Introduction: Alcohol consumption is a significant risk factor for injuries. Further, level I trauma centres are mandated to screen and provide a brief intervention for identified problem drinkers. However, a valid population-based estimate of the magnitude of the problem is unknown. Therefore, the goal of this study is to evaluate the extent to which the present literature provides a valid estimate of the prevalence of alcohol-related visits to U.S. trauma centres.
Methods: A Medline search for all articles from 1966 to 2007 that might provide prevalence estimates of alcohol-related visits to U.S. trauma centres yielded 836 articles in English language journals. This review included only papers whose main or secondary goal was to estimate the prevalence of positive blood alcohol concentration (BAC) or acute intoxication.

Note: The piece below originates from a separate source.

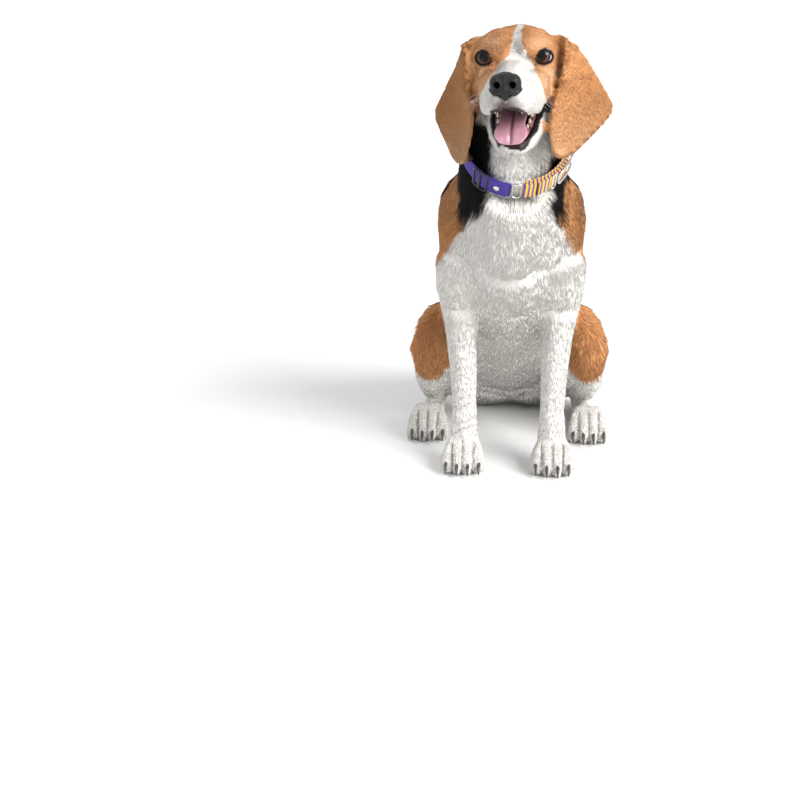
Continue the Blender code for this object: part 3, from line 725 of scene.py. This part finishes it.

Both a crude aggregate estimate and sample size adjusted estimate were calculated from the included papers and the coverage and comparability of methods were evaluated.
Results: Of the 15 studies that met inclusion criteria, incidence estimates of alcohol-related visits ranged from 26.2% to 62.5% and yielded an aggregate, weighted estimate of 32.5%. Target population, capture rate, and threshold for a positive screening result varied considerably across studies. No study provided a comprehensive estimate, i.e., of all trauma patients hospitalised, treated and released, or who died.
Conclusions: Although the incidence of alcohol-related visits to U.S. trauma centres appears very high perhaps higher than any other medical setting, the validity of our aggregate estimate is threatened by crucial methodological considerations. The lack of a methodologically valid prevalence estimate hinders efforts to devise appropriate policies for trauma centres and across medical settings.